When you reach your 30’s you are expected, from a societal and sometimes personal POV, to hit certain goals regardless of what your sexuality is.
You should, by this point, have a great job that provides a steady income. You should have a nice apartment or a down payment put on a house that your friends and loved ones will want to visit/be envious of you over. And you should, and this might be the biggest “should” of them all, have found the one(s) you are hoping to spend your life with.
It’s sort of the Carrie Bradshaw philosophy on life if one of those is missing. We tend to become so laser focused on it that we forget about all the good we have going on in our world. In this situation it relates to having the fabulous job and apartment but still being single and at the point where you don’t know if you are ready to mingle anymore.
Quarantine aside, being single is rough for many people out there. Dating has become a word that is so confusing nowadays especially when you hit a certain age range like your early 30’s when some of us are ready to settle down after years of playing the field and having a good time in the bedroom/bar/wherever we can get it.

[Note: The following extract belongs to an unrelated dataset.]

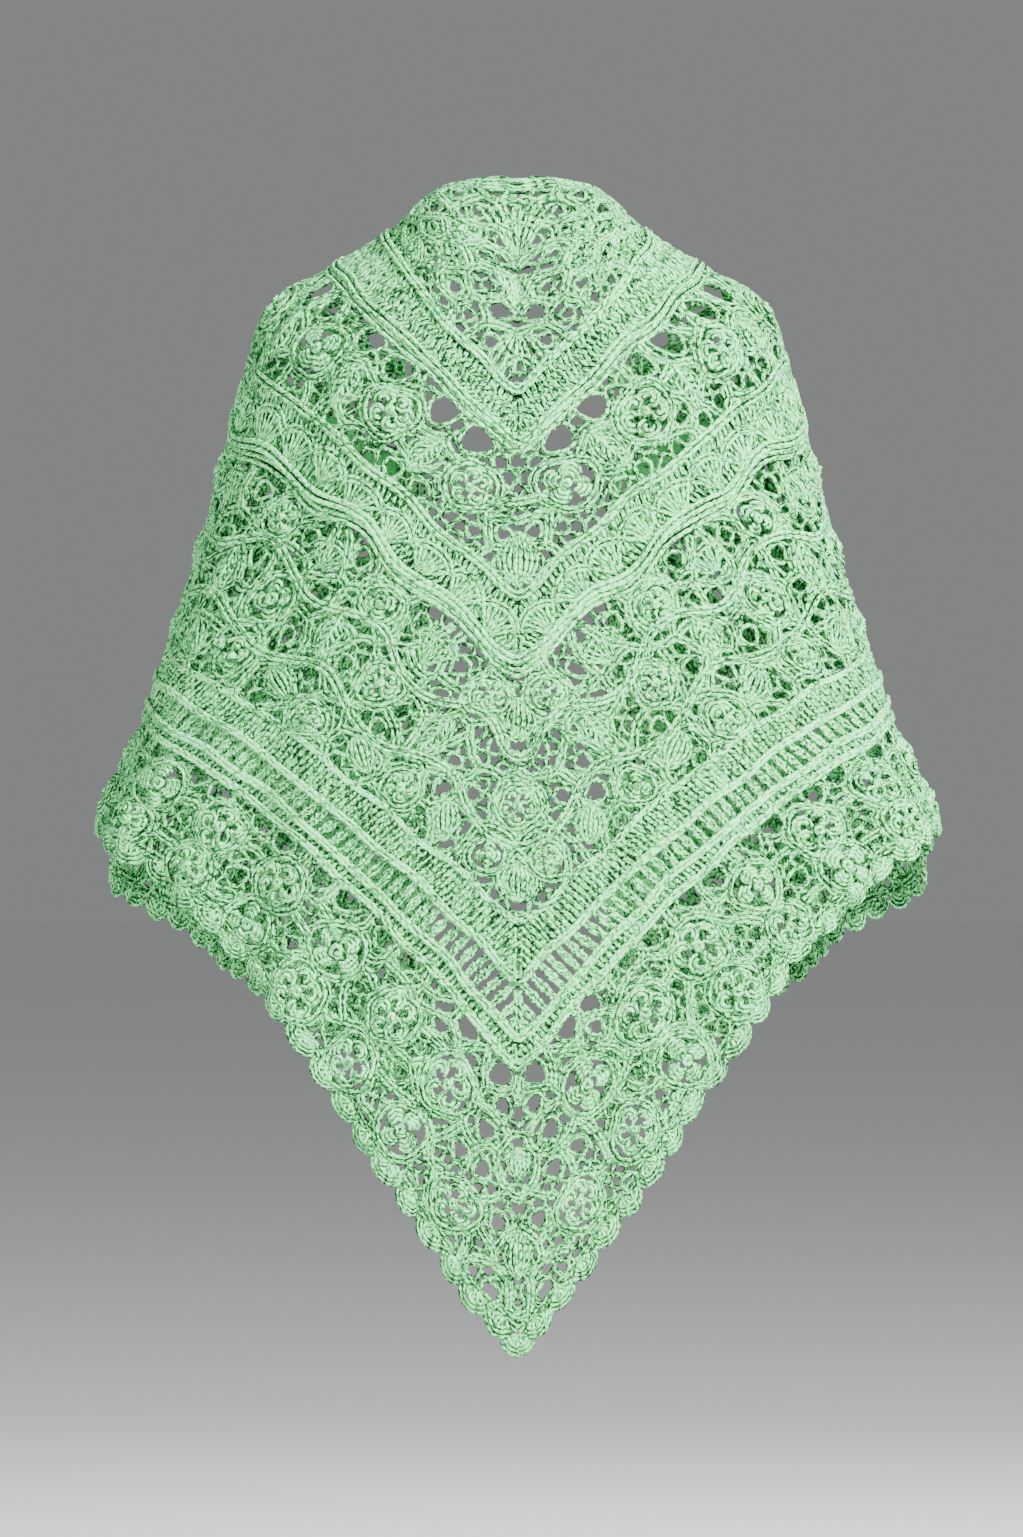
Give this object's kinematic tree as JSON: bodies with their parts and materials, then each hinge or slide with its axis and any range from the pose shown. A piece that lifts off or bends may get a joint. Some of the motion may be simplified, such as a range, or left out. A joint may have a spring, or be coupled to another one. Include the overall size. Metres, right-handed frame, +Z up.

But what happens if you hit your mid-30’s and have yet to be in a long-term relationship? And by long-term we mean over a year, sometimes two, where everything that has happened in the past was only for a couple of months. Is that pathetic? Is it the kind of people that we date? What is the cause of this and should it give us a great deal of anxiety when it comes to navigating the world of love?
Here’s a plethora of comments that were responses on a recent Facebook post on this topic:
“If it was the right thing, it would last.”

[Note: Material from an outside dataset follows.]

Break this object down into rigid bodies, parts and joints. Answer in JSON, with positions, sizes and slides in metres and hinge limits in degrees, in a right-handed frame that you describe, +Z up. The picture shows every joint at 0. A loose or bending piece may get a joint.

“It will happen at the right time.”
“My longest one was 18 months and that didn’t happen until I was 35, so sometimes it just takes a while. Like most people say, I also wasn’t expecting or looking for it, it just kind of happened.”
“I’ve been more or less single going on 15 years now (with a brief 6-month thing in the middle there) but I’d much rather be alone and happy than settling for the sake of it. Hopefully someone who will truly make my heart quiver and go the distance with me is still out there.”
“I didn’t meet my husband until I was 35 and we’ve been together for almost 20 years. It will happen when it is meant to.”
All of those answers have some validity to them on a case by case basis. There is that later in life thing where people find success in love and many other aspects so the word patience is something that can be used as a positive in this sense.
And no, nothing is perfect, even when you see all those romantic dedications that people in loving relationships post on social media on a daily basis. Some actually mean what they say while others use it to mask what’s really going on in their coupling. In other words they wish they were single and are envious that you get to do what you want when on the flip side you are hopeful to find that person that will give you a good reason to be all over social media with your love for them.
There could be a bottom line to all of this, however. Another person on that same Facebook thread wrote this as they were someone who had yet to find love by their mid-30’s:
“Relax. Chill. No one is judging you but yourself even though you think others are. Be happy that you’re not stuck in something you’re miserable in while also finding contentment in knowing that you yourself are enough. Love will happen when it does. And if it doesn’t its not the end of the world.”
What are your thoughts Instinct readers? What advice would you give to someone who has yet to fall into a lengthy relationship by a certain age?